*To be done:* Write out the records below word for word, please.

:: Listed entries

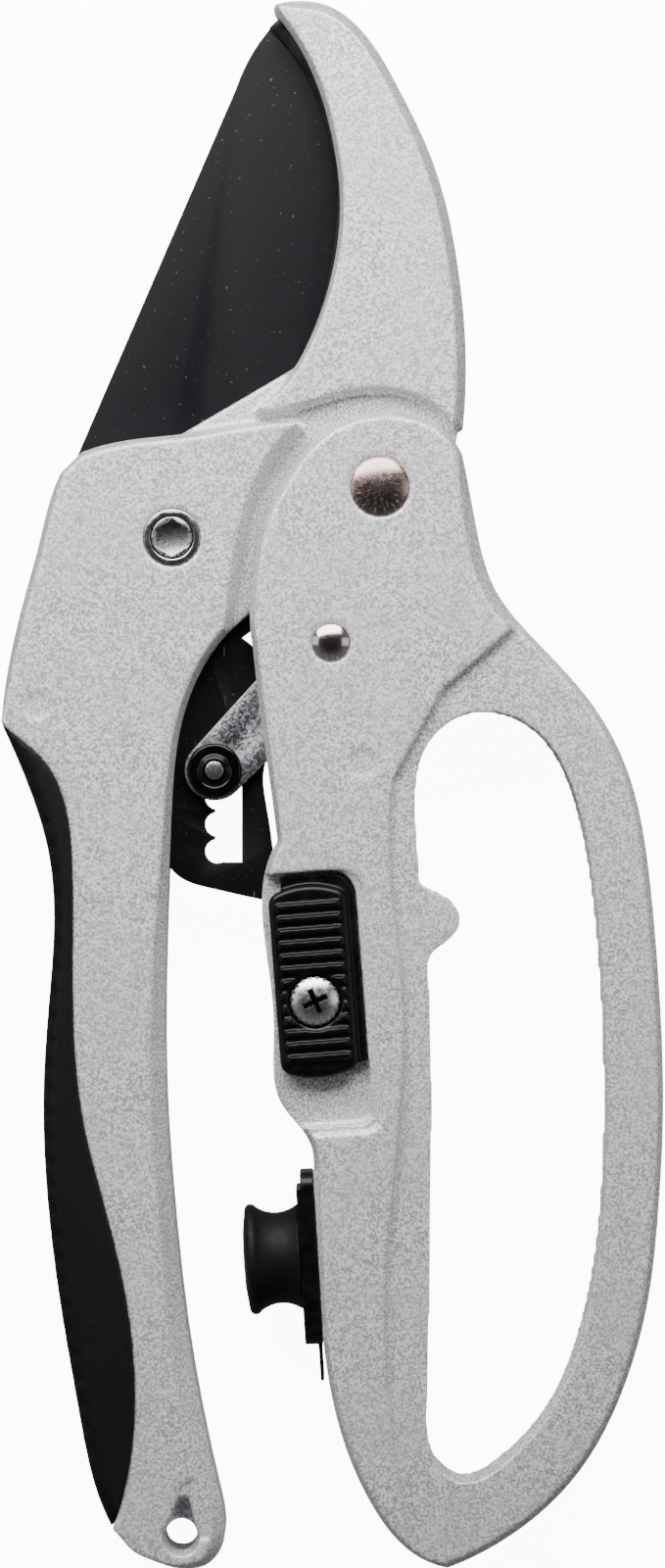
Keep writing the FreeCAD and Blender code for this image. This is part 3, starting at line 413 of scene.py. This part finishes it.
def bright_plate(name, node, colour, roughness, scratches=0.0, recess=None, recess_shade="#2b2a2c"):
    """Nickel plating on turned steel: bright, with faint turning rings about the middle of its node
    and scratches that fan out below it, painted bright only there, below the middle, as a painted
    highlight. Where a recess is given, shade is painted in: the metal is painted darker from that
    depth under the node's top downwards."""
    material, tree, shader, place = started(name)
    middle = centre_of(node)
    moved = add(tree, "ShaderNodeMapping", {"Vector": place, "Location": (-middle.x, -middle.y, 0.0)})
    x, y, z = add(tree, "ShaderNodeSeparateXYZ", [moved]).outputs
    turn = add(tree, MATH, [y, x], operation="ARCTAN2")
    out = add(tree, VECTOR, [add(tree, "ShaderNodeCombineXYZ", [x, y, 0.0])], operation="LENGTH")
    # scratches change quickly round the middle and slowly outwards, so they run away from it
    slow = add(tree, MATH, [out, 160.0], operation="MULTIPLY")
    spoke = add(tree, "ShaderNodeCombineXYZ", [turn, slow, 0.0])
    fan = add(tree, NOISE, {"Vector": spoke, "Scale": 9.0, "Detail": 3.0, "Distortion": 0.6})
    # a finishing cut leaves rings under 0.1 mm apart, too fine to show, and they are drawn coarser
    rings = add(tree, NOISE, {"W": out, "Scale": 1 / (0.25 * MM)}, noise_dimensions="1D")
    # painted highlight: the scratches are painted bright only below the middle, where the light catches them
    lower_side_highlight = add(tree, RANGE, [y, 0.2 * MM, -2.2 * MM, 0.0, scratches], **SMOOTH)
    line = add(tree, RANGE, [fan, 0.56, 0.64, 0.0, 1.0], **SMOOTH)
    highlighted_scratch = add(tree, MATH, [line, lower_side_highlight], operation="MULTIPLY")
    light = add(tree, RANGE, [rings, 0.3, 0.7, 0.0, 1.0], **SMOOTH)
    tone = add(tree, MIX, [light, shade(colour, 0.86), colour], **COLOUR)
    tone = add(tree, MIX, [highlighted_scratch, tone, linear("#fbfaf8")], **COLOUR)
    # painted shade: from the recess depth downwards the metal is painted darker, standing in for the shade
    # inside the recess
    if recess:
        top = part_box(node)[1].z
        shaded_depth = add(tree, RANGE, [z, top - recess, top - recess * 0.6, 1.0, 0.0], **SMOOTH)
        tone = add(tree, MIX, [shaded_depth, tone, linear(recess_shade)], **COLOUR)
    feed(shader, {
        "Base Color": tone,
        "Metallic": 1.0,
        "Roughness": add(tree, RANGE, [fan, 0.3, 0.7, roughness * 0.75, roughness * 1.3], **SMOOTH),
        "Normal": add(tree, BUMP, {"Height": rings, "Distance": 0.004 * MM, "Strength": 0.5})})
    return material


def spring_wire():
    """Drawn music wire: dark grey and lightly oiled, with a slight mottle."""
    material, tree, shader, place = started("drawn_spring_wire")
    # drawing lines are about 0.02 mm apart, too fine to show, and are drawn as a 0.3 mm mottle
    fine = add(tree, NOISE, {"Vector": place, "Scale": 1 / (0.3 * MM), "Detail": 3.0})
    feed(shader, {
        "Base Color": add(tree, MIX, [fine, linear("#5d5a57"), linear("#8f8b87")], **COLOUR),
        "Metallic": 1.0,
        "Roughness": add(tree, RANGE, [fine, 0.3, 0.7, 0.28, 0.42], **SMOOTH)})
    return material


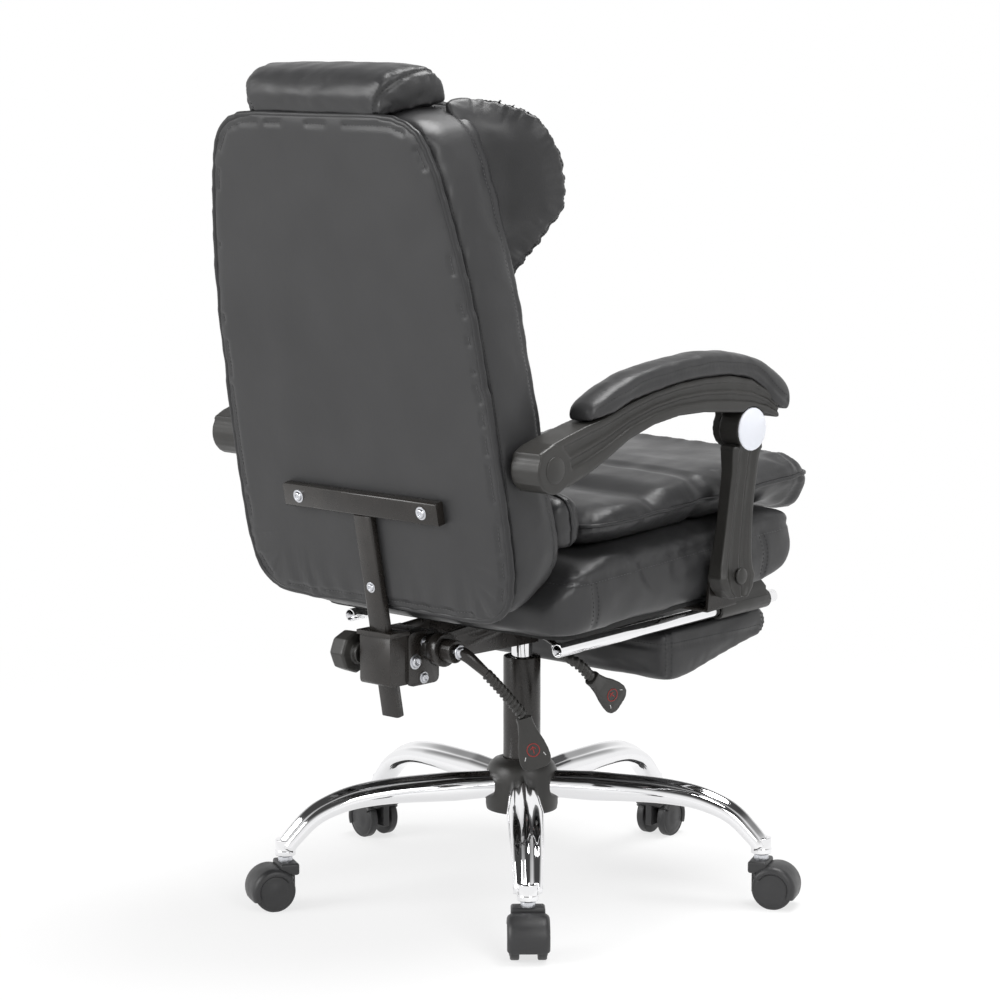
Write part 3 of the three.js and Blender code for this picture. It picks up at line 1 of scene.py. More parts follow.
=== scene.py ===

::::

*Final result:*
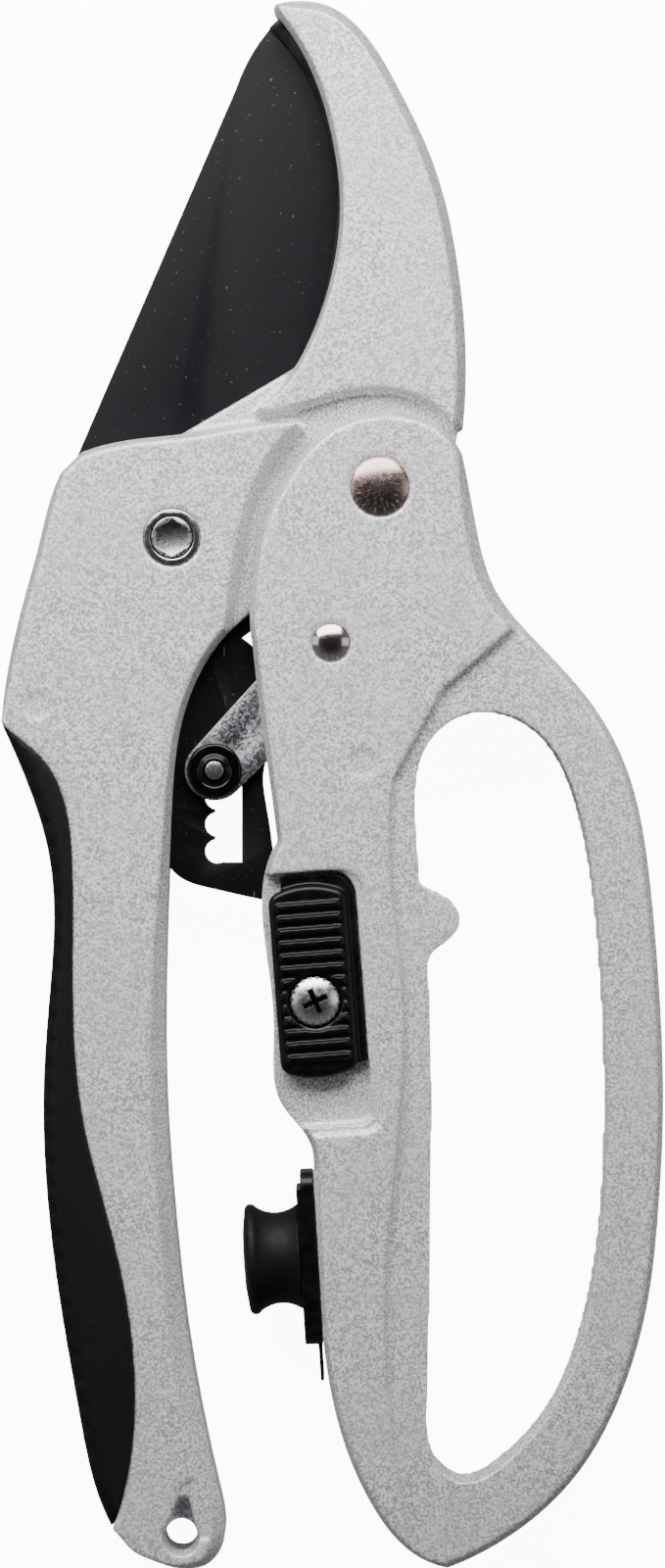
Keep writing the FreeCAD and Blender code for this image. This is part 3, starting at line 413 of scene.py. This part finishes it.
def bright_plate(name, node, colour, roughness, scratches=0.0, recess=None, recess_shade="#2b2a2c"):
    """Nickel plating on turned steel: bright, with faint turning rings about the middle of its node
    and scratches that fan out below it, painted bright only there, below the middle, as a painted
    highlight. Where a recess is given, shade is painted in: the metal is painted darker from that
    depth under the node's top downwards."""
    material, tree, shader, place = started(name)
    middle = centre_of(node)
    moved = add(tree, "ShaderNodeMapping", {"Vector": place, "Location": (-middle.x, -middle.y, 0.0)})
    x, y, z = add(tree, "ShaderNodeSeparateXYZ", [moved]).outputs
    turn = add(tree, MATH, [y, x], operation="ARCTAN2")
    out = add(tree, VECTOR, [add(tree, "ShaderNodeCombineXYZ", [x, y, 0.0])], operation="LENGTH")
    # scratches change quickly round the middle and slowly outwards, so they run away from it
    slow = add(tree, MATH, [out, 160.0], operation="MULTIPLY")
    spoke = add(tree, "ShaderNodeCombineXYZ", [turn, slow, 0.0])
    fan = add(tree, NOISE, {"Vector": spoke, "Scale": 9.0, "Detail": 3.0, "Distortion": 0.6})
    # a finishing cut leaves rings under 0.1 mm apart, too fine to show, and they are drawn coarser
    rings = add(tree, NOISE, {"W": out, "Scale": 1 / (0.25 * MM)}, noise_dimensions="1D")
    # painted highlight: the scratches are painted bright only below the middle, where the light catches them
    lower_side_highlight = add(tree, RANGE, [y, 0.2 * MM, -2.2 * MM, 0.0, scratches], **SMOOTH)
    line = add(tree, RANGE, [fan, 0.56, 0.64, 0.0, 1.0], **SMOOTH)
    highlighted_scratch = add(tree, MATH, [line, lower_side_highlight], operation="MULTIPLY")
    light = add(tree, RANGE, [rings, 0.3, 0.7, 0.0, 1.0], **SMOOTH)
    tone = add(tree, MIX, [light, shade(colour, 0.86), colour], **COLOUR)
    tone = add(tree, MIX, [highlighted_scratch, tone, linear("#fbfaf8")], **COLOUR)
    # painted shade: from the recess depth downwards the metal is painted darker, standing in for the shade
    # inside the recess
    if recess:
        top = part_box(node)[1].z
        shaded_depth = add(tree, RANGE, [z, top - recess, top - recess * 0.6, 1.0, 0.0], **SMOOTH)
        tone = add(tree, MIX, [shaded_depth, tone, linear(recess_shade)], **COLOUR)
    feed(shader, {
        "Base Color": tone,
        "Metallic": 1.0,
        "Roughness": add(tree, RANGE, [fan, 0.3, 0.7, roughness * 0.75, roughness * 1.3], **SMOOTH),
        "Normal": add(tree, BUMP, {"Height": rings, "Distance": 0.004 * MM, "Strength": 0.5})})
    return material


def spring_wire():
    """Drawn music wire: dark grey and lightly oiled, with a slight mottle."""
    material, tree, shader, place = started("drawn_spring_wire")
    # drawing lines are about 0.02 mm apart, too fine to show, and are drawn as a 0.3 mm mottle
    fine = add(tree, NOISE, {"Vector": place, "Scale": 1 / (0.3 * MM), "Detail": 3.0})
    feed(shader, {
        "Base Color": add(tree, MIX, [fine, linear("#5d5a57"), linear("#8f8b87")], **COLOUR),
        "Metallic": 1.0,
        "Roughness": add(tree, RANGE, [fine, 0.3, 0.7, 0.28, 0.42], **SMOOTH)})
    return material


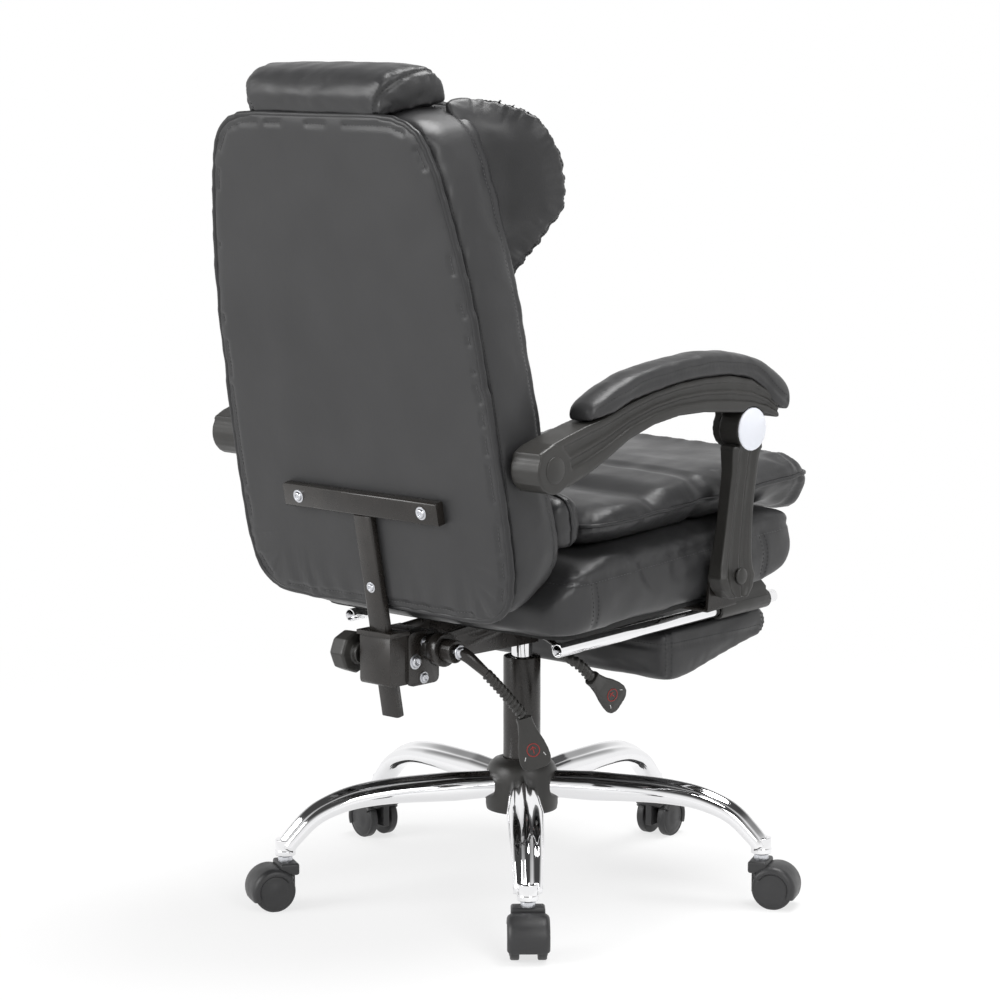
Write part 3 of the three.js and Blender code for this picture. It picks up at line 1 of scene.py. More parts follow.
=== scene.py ===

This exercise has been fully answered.